The extra polish in the Skoda's powertrain is evident in its start/stop system. Whereas the Rio shudders on shutdown, the Fabia quietly does what needs doing. While the Rio lurches to life like a wide-eyed movie character waking from a fever dream, the Fabia hops happily out of bed. That's slightly melodramatic, but you get the idea.
We'd recommend turning both systems off, for what it's worth, but the boffins at Skoda have the more refined set-up.
Despite being a less-willing performer than the Fabia, the Rio is thirstier on paper and on the road. Kia claims 5.8L/100km on the combined cycle, but we saw 6.5L/100km on our mixed highway and city road loop.
Skoda claims 4.7L/100km and returned 5.5L/100km. That's a meaningful difference, especially given the Fabia's stronger performance.
Kia wins back some points with its dual-clutch transmission. It isn't as snappy as the Skoda's on the move – there aren't many transmissions as snappy as the Skoda's, it's uncanny how quickly it bangs through the gears – but feels ever-so-slightly smoother off the line. It's almost as if Kia's engineers have tuned in some extra willingness to ride the clutch(es), rather than engaging too sharply.
It's just a bit more natural than the DSG if you're used to spending time with a torque converter. With that said, the transmission in our Fabia tester was one of the smoother movers we've encountered.
The combination of a small-capacity engine and a DCT proved problematic in our long-term Polo 85TSI, but it was a non-issue in the Monte Carlo. As for why? That's a good question.
With more grunt, better refinement and meaningfully thriftier economy in the real world, the Skoda wins easily here.
Ride and handling
Despite their sportier-than-stock billing, neither of these cars is an outright hot hatch. That's reflected in their suspension tunes, although one of the pair is definitely firmer.
That would be the Fabia. If the Monte Carlo badges don't give it away, the blacked-out rims and slim sidewalls should.
It's definitely firmer than the Kia around town. Sharper-edged impacts are more noticeable in the cabin and tightly packed imperfections make their presence known more readily, thanks to what feels like stiff compression damping. Rebound damping is measured in a way the Rio's just isn't, the car settling well after impacts.
Body control is really good. Bumps are dealt with in one movement, and there's no wallowing after an impact. Is it uncomfortable? No, not really. But the car's sportier bent is definitely apparent.
By process of elimination, that makes the Rio a more languid companion. It's more relaxed over bumps, with what feels like longer compression stroke than the Skoda. The trade-off is looser body control.
The car takes longer to settle over bumps and allows more lateral motion than its Czech rival, which makes for a bit more head-wobbling from passengers.

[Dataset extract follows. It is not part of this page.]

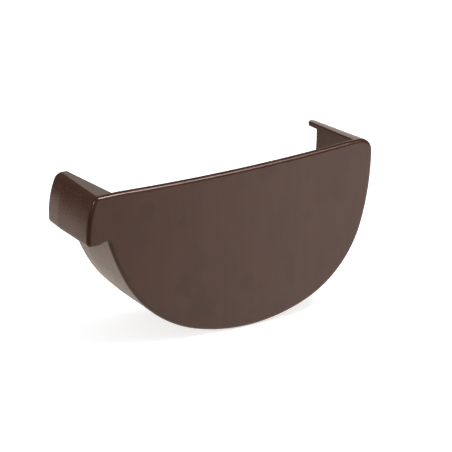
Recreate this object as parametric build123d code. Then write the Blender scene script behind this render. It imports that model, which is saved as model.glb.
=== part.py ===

You also get more noise in the cabin, with audible bumps, thuds and thwacks sneaking through the Rio's defences in a way they don't in the Fabia. In fact, it's an all-around noisier place to spend time. The difference is small on smooth highway, but when the road surface deteriorates it becomes quite pronounced.

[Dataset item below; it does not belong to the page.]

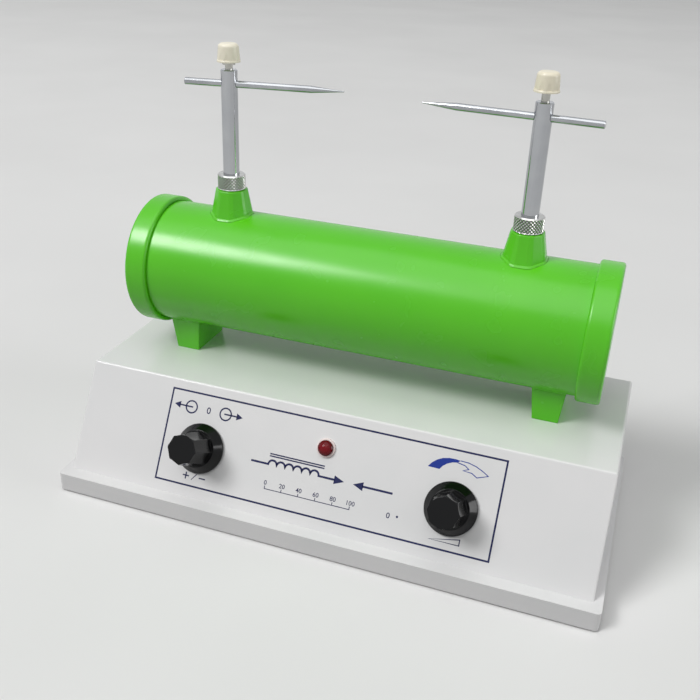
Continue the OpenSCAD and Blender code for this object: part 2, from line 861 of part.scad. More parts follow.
module core_support(side) {
    color("#d8c8a0") along_coil(side) translate([0, 0, support_x]) difference() {
        cylinder(r = support_outer_r, h = support_t, $fn = 180);
        translate([0, 0, -past]) cylinder(r = core_r + layer_gap, h = support_t + 2 * past);
    }
}

module left_core_support() { core_support(left); }

module right_core_support() { core_support(right); }

module terminal_insert(side) {
    color(brass_metal) translate([side * post_x, coil_y, 0]) difference() {
        translate([0, 0, insert_bottom_z]) cylinder(d = insert_d, h = boss_top_z - insert_bottom_z);
        translate([0, 0, boss_top_z - insert_bore_depth])
            cylinder(d = stub_d + 2 * running_gap, h = insert_bore_depth + past);
    }
}

module left_terminal_insert() { terminal_insert(left); }

module right_terminal_insert() { terminal_insert(right); }

module high_voltage_lead(side) {
    color("#c03028") wire([
        [side * post_x, coil_y, insert_bottom_z],
        [side * post_x, coil_y, hv_lead_over_z],
        [side * hv_lead_x, coil_y, hv_lead_over_z],
        [side * hv_lead_x, coil_y, hv_lead_z],
        [side * secondary_l / 2, coil_y, hv_lead_z]
    ], hv_lead_d);
}

module left_high_voltage_lead() { high_voltage_lead(left); }

module right_high_voltage_lead() { high_voltage_lead(right); }

module primary_leads() {
    winding_z = axis_z - (primary_former_r + layer_gap + primary_t / 2);
    color("#c03028") for (side = [left, right]) {
        y = coil_y + side * primary_lead_offset;
        wire([
            [primary_l / 2, y, winding_z],
            [foot_x, y, winding_z],
            [foot_x, y, board_top_z]
        ], primary_lead_d);
    }
}

// ---------- Circuit board ----------

module circuit_board() {
    color("#2e6b3a") difference() {
        translate([board_left_x, board_front_y, board_z]) cube([board_l, board_w, board_t]);
        for (place = board_places)
            translate([place.x, place.y, board_z - past])
                cylinder(d = board_screw_d + 2 * screw_hole_gap, h = board_t + 2 * past, $fn = small_fn);
    }
}

module board_standoffs() {
    color("#e8e8e8") for (place = board_places)
        translate([place.x, place.y, plate_top_z]) difference() {
            cylinder(d = standoff_d, h = standoff_h, $fn = small_fn);
            translate([0, 0, -past])
                cylinder(d = board_screw_d + screw_hole_gap, h = standoff_h + 2 * past, $fn = small_fn);
        }
}

// One screw from above and one from below hold each standoff.
module board_screws() {
    reach = (standoff_h - 1) / 2;
    color(chrome_metal) for (place = board_places) {
        translate([place.x, place.y, board_top_z]) mirror([0, 0, 1])
            pan_head_screw(board_screw_d, board_t + reach, 5.5, 1.8);
        translate([place.x, place.y, plate_z])
            pan_head_screw(board_screw_d, plate_t + reach, 5.5, screw_head_h);
    }
}

// Moves what follows to a place on the board, measured from its front left corner.
module on_board(x, y) {
    translate([board_left_x + x, board_front_y + y, board_top_z]) children();
}

capacitor_place = [28, 38];
capacitor_top_fillet = 1.5;

module discharge_capacitor() {
    r = capacitor_d / 2;
    color("#2a3a78") on_board(capacitor_place.x, capacitor_place.y) rotate_extrude() polygon(concat(
        [[0, 0], [r, 0]],
        fillet([r, 0], [r, capacitor_h], [0, capacitor_h], capacitor_top_fillet),
        [[0, capacitor_h]]
    ));
}

sink_l = 40;
sink_back_t = 3;
sink_fin_t = 1.6;
sink_fin_l = 13;
sink_h = 28;
sink_fins = 7;
sink_place = [52, 34];

module heat_sink() {
    fin_pitch = (sink_l - sink_fin_t) / (sink_fins - 1);
    color("#9a9ca0") on_board(sink_place.x, sink_place.y) {
        cube([sink_l, sink_back_t, sink_h]);
        for (i = [0:sink_fins - 1])
            translate([i * fin_pitch, 0, 0]) cube([sink_fin_t, sink_back_t + sink_fin_l, sink_h]);
    }
}

module thyristor() {
    case_w = 10;
    case_t = 4.5;
    case_h = 9;
    tab_t = 1.3;
    tab_h = 6;
    leg_h = 4;
    color(black_plastic) on_board(sink_place.x + sink_l / 2, sink_place.y) {
        translate([-case_w / 2, -case_t, leg_h]) cube([case_w, case_t, case_h]);
        translate([-case_w / 2, -tab_t, leg_h + case_h]) cube([case_w, tab_t, tab_h]);
        for (i = [-1:1]) translate([i * 2.54 - 0.4, -2.6, 0]) cube([0.8, 0.6, leg_h]);
    }
}

resistor_place = [46, 6];
resistor_l = 34;
resistor_w = 9;
resistor_h = 9;

module power_resistor() {
    color("#e4e0d4") on_board(resistor_place.x, resistor_place.y)
        cube([resistor_l, resistor_w, resistor_h]);
}

fuse_place = [18, 12];
fuse_l = 20;
fuse_d = 5;
fuse_h = 5;

module fuse_clips() {
    clip_l = 5;
    color(brass_metal) for (side = [left, right])
        on_board(fuse_place.x + side * (fuse_l - clip_l) / 2, fuse_place.y) difference() {
            translate([-clip_l / 2, -fuse_d / 2 - 1, 0]) cube([clip_l, fuse_d + 2, fuse_h + 1.5]);
            translate([0, 0, fuse_h]) rotate([0, 90, 0])
                cylinder(d = fuse_d + 2 * running_gap, h = 2 * clip_l, center = true, $fn = small_fn);
            translate([-clip_l, -fuse_d / 2 + 0.6, fuse_h]) cube([2 * clip_l, fuse_d - 1.2, fuse_h]);
        }
}

module fuse_link() {
    color("#d8e0e0") on_board(fuse_place.x, fuse_place.y) translate([0, 0, fuse_h])
        rotate([0, 90, 0]) cylinder(d = fuse_d, h = fuse_l, center = true, $fn = small_fn);
}

terminal_place = [board_l - 32, 36];
terminal_l = 20;
terminal_w = 11;
terminal_h = 12;
terminal_pitch = 6;
terminal_screw_d = 3.6;

module mains_terminal_block() {
    color("#3c8c5c") on_board(terminal_place.x, terminal_place.y) difference() {
        cube([terminal_l, terminal_w, terminal_h]);
        for (i = [-1:1])
            translate([terminal_l / 2 + i * terminal_pitch, terminal_w - 4, terminal_h / 2])
                cylinder(d = terminal_screw_d, h = far, $fn = small_fn);
    }
}

wire_landing_inset = 3;
switch_wire_place = 14;
lamp_wire_place = 38;
control_wire_place = board_l - 25;

// Wire from the back of a panel piece: along x behind the panel, back over the board and down.
module control_wire(x, s, depth, end_x) {
    slack = 4;
    turn = panel_point(x, s, -depth - slack);
    landing_y = board_front_y + wire_landing_inset;
    wire([
        panel_point(x, s, -depth),
        turn,
        [end_x, turn.y, turn.z],
        [end_x, landing_y, turn.z],
        [end_x, landing_y, board_top_z]
    ], wire_d);
}

module control_wires() {
    color("#2850a0") {
        control_wire(-knob_x, knob_s, wall + control_l, board_left_x + switch_wire_place);
        control_wire(0, lamp_s, lamp_body_l, board_left_x + lamp_wire_place);
        control_wire(knob_x, knob_s, wall + control_l, board_left_x + control_wire_place);
    }
}

// ---------- Posts, electrodes and clamp screws ----------

// Post with a stub below, a cross hole for the rod and a tapped hole in its top.
module post(side, aim) {
    r = post_d / 2;
    color(chrome_metal) translate([side * post_x, coil_y, 0]) difference() {
        union() {
            translate([0, 0, boss_top_z - stub_l]) cylinder(d = stub_d, h = stub_l + past, $fn = small_fn);
            rotate_extrude($fn = small_fn) polygon([
                [0, boss_top_z], [r, boss_top_z], [r, post_top_z - post_chamfer],
                [r - post_chamfer, post_top_z], [0, post_top_z]
            ]);
        }
        translate([0, 0, rod_z]) rotate([0, 90, -side * aim])
            cylinder(r = rod_r + running_gap, h = 2 * post_d, center = true, $fn = small_fn);
        translate([0, 0, rod_z]) cylinder(d = clamp_d + 2 * running_gap, h = far, $fn = small_fn);
    }
}

module left_post() { post(left, left_aim_angle); }

module right_post() { post(right, right_aim_angle); }

module collar(side) {
    r = collar_d / 2;
    inner_r = post_d / 2 + running_gap;
    color(chrome_metal) translate([side * post_x, coil_y, boss_top_z]) rotate_extrude() polygon([
        [inner_r, 0], [r - collar_chamfer, 0], [r, collar_chamfer], [r, collar_h - collar_chamfer],
        [r - collar_chamfer, collar_h], [inner_r, collar_h]
    ]);
}

module left_collar() { collar(left); }

module right_collar() { collar(right); }

// Rod with a long point, seen from its own post: the point faces the other post.
module electrode(side, aim, reach, length) {
    color(chrome_metal) translate([side * post_x, coil_y, rod_z])
        rotate([0, 0, side * -aim]) rotate([0, side * -90, 0]) rotate_extrude($fn = small_fn) polygon([
            [0, reach - length], [rod_r - 0.2, reach - length], [rod_r, reach - length + 0.2],
            [rod_r, reach - point_l], [point_d / 2, reach - point_d / 4], [0, reach]
        ]);
}

module left_electrode() { electrode(left, left_aim_angle, left_reach, left_rod_l); }

module right_electrode() { electrode(right, right_aim_angle, right_reach, right_rod_l); }

// Screw with a shoulder that the ivory cap is moulded over.
module clamp_screw(side, gap, show) {
    cap_z = post_top_z + gap;
    color(chrome_metal) translate([side * post_x, coil_y, 0]) {
        translate([0, 0, screw_tip_z])
            cylinder(d = clamp_d, h = cap_z + screw_grip_l - screw_tip_z, $fn = small_fn);
        translate([0, 0, cap_z - show]) cylinder(d = shoulder_d, h = shoulder_h, $fn = small_fn);
    }
}

module left_clamp_screw() { clamp_screw(left, left_clamp_gap, left_shoulder_show); }

module right_clamp_screw() { clamp_screw(right, right_clamp_gap, 0); }

module clamp_cap(side, gap, show) {
    r = clamp_cap_d / 2;
    top = [clamp_top_d / 2, clamp_cap_h];
    rim_r = clamp_rim_d / 2;
    color("#e6dfc8") translate([side * post_x, coil_y, post_top_z + gap]) difference() {
        rotate_extrude() polygon(concat(
            [[0, 0], [rim_r, 0], [rim_r, clamp_rim_h / 2], [r, clamp_rim_h]],
            fillet([r, clamp_rim_h], top, [0, clamp_cap_h], clamp_top_fillet),
            [[0, clamp_cap_h]]
        ));
        for (i = [0:clamp_flutes - 1])
            rotate([0, 0, i * 360 / clamp_flutes])
                translate([r - clamp_flute_depth + clamp_flute_r, 0, clamp_rim_h])
                cylinder(r = clamp_flute_r, h = clamp_cap_h);
        translate([0, 0, -past]) cylinder(d = clamp_d + 2 * running_gap, h = screw_grip_l + past + running_gap);
        translate([0, 0, -past])
            cylinder(d = shoulder_d + 2 * running_gap, h = shoulder_h - show + past + running_gap);
    }
}

module left_clamp_cap() { clamp_cap(left, left_clamp_gap, left_shoulder_show); }

module right_clamp_cap() { clamp_cap(right, right_clamp_gap, 0); }

base_housing();
bottom_plate();
bottom_screws();
rubber_feet();
cable_gland();
gland_nut();
lamp_bezel();
lamp_lens();
lamp_bulb();
polarity_switch_body();
polarity_switch_nut();
voltage_control_body();
voltage_control_nut();
coil_tube();
left_end_cap();
right_end_cap();
coil_foot_screws();
iron_core();
primary_former();
primary_winding();
insulating_sleeve();
secondary_former();
secondary_winding();
left_core_support();
right_core_support();
left_terminal_insert();
right_terminal_insert();
left_high_voltage_lead();
right_high_voltage_lead();
primary_leads();
circuit_board();
board_standoffs();
board_screws();
discharge_capacitor();
heat_sink();
thyristor();
power_resistor();
fuse_clips();
fuse_link();
mains_terminal_block();
control_wires();
left_post();
left_collar();
left_electrode();
left_clamp_screw();
left_clamp_cap();
right_post();
right_collar();
right_electrode();
right_clamp_screw();
right_clamp_cap();
polarity_knob();
polarity_spindle();
polarity_grub_screw();
voltage_knob();
voltage_spindle();
voltage_grub_screw();
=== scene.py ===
import json
import math

import bpy
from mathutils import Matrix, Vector


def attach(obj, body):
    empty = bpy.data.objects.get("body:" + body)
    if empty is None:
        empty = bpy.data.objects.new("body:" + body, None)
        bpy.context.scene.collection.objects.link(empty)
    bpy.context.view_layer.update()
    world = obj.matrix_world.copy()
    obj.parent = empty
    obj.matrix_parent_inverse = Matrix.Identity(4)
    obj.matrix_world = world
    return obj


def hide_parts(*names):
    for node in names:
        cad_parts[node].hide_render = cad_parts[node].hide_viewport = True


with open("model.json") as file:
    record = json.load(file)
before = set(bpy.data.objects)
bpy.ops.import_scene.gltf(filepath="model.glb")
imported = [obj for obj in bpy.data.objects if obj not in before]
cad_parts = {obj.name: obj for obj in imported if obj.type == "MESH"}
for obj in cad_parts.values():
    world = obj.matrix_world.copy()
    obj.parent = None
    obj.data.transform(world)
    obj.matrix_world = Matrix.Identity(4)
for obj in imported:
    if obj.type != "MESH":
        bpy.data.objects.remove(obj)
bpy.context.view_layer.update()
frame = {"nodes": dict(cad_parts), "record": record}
scene = bpy.context.scene
nodes = frame["nodes"]
MM = 0.001
LEFT, RIGHT = -1, 1

# Sizes of the coil in millimetres, as the solids have them.
PANEL_FOOT = (-64.15, 11.5)
PANEL_SLOPE = math.radians(59.98)
COIL_Y, AXIS_Z, TUBE_R = 16.9, 114.2, 34.2
DECK_Z = 65.5
POST_X, POST_R = 81.5, 4.4
BOSS_TOP_Z, BOSS_HALF, BOSS_DRAFT, BOSS_EDGE_REACH = 161.8, 8.3, math.radians(10.8), 1.04
FOOT_X, FOOT_HALF_L, FOOT_HALF_W, FOOT_DRAFT = 105.0, 6.8, 15.0, math.radians(6)
COLLAR_R, COLLAR_H, COLLAR_CHAMFER = 7.6, 8.4, 0.6
# A real knurl has about 60 grooves round and wouldn't show, so it is drawn as coarse as it needs to be.
KNURLS, KNURL_DEPTH = 26, 0.42


def on_panel(x, s, h=0.0):
    """A place by the sloping panel: x along it, s up the slope and h out of it, given in millimetres."""
    y = PANEL_FOOT[0] + s * math.cos(PANEL_SLOPE) - h * math.sin(PANEL_SLOPE)
    z = PANEL_FOOT[1] + s * math.sin(PANEL_SLOPE) + h * math.cos(PANEL_SLOPE)
    return Vector((x, y, z)) * MM


# ---------- Finishes ----------

def linear(code):
    """An sRGB hex colour as the linear colour that the shaders take."""
    parts = [int(code[i:i + 2], 16) / 255 for i in (1, 3, 5)]
    return (*[c / 12.92 if c <= 0.04045 else ((c + 0.055) / 1.055) ** 2.4 for c in parts], 1.0)


def add(tree, kind, inputs={}, **settings):
    """Adds a node. An input that is another node's socket is linked, and any other is set."""
    node = tree.nodes.new("ShaderNode" + kind)
    for name, value in settings.items():
        setattr(node, name, value)
    for name, value in inputs.items():
        if isinstance(value, bpy.types.NodeSocket):
            tree.links.new(value, node.inputs[name])
        else:
            node.inputs[name].default_value = value
    return node


def grain(size_mm):
    """Scale of a noise or cell pattern whose marks are that many millimetres across."""
    return 1 / (size_mm * MM)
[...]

Sling either car into a corner, and they respond with the sort of poise you'd expect of a warm hatchback. The Skoda is a bit keener to turn and sits flatter in the bends, but the Rio is no slouch either. It's happy to be manhandled and is poised under duress, thanks in part to the ContiSport Contact 2 tyres.

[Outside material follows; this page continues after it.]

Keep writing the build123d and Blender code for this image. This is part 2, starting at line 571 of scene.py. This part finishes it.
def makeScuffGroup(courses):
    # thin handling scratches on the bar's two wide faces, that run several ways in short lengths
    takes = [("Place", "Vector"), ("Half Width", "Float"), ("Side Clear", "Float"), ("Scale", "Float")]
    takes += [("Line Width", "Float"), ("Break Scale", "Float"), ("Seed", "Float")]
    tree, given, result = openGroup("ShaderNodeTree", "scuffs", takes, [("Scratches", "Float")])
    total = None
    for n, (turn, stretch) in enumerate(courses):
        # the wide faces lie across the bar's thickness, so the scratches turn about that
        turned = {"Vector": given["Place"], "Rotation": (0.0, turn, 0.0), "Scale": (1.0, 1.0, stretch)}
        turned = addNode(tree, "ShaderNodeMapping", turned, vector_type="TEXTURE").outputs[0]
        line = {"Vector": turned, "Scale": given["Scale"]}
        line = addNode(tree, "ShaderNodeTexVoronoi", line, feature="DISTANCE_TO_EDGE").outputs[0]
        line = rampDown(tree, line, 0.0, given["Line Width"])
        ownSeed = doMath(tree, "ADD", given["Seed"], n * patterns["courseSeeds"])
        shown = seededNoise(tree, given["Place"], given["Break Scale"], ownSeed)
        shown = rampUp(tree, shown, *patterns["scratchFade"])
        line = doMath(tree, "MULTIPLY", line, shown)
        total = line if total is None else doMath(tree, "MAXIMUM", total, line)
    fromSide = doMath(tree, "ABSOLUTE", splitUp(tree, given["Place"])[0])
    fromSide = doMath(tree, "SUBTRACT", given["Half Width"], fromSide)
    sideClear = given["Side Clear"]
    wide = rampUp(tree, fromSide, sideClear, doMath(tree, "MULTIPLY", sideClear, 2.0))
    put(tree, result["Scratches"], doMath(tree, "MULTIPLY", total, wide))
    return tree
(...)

There's plenty of fun to be had in both cars, and because they're not making an obscene amount of power and torque, you can go flat out without fear of losing your licence. How many cars can make that claim?
Splitting the two is tricky, but the Skoda ultimately blends ride and handling better than the Rio. It's also more refined from behind the wheel. Chalk up a victory to the Fabia, then.
Service and warranty
Kia's seven-year, unlimited-kilometre warranty is unmatched in the industry. That gives the Rio a pretty handy advantage over the Fabia, which has a five-year, unlimited-kilometre warranty.
The Skoda does claw back some ground when it comes to running costs. Maintenance is required every 12 months or 15,000km and, with a service plan, will cost a total of $760 over three years or $1600 over five years.
Meanwhile, the Rio needs looking at every 12 months or 10,000km, and will set you back $2027 in the first five years of ownership under Kia's capped-price plan.
Maths geniuses among you will already have worked this out, but that makes the Rio pricier to service by $427.
Your priorities will play a role in determining a winner here. After all, $427 will buy you a lot of drinks, but the Rio's longer warranty is worth its weight in gold. Call it a draw.
For me, the Skoda is the more convincing package. The interior isn't quite as nice as the Kia's (and it's more expensive to buy), but it counters with a powertrain that's meaningfully more refined.
The DSG isn't perfect, but the Fabia is a better drive than the Rio, simple as that. The engine is smoother, punchier and more economical to boot, and the balance between body control and bump absorption is better judged. To make things really simple, it's just nicer to drive most of the time.
It's also a quieter companion on the highway, not that these cars are likely to spend too much of their time outside of town.
Don't take that to mean the Kia is a bad car. It's a perky little thing, with a practical interior and nimble handling. It also looks great, especially in yellow.
You can't really go wrong, but the Fabia takes the narrowest of victories.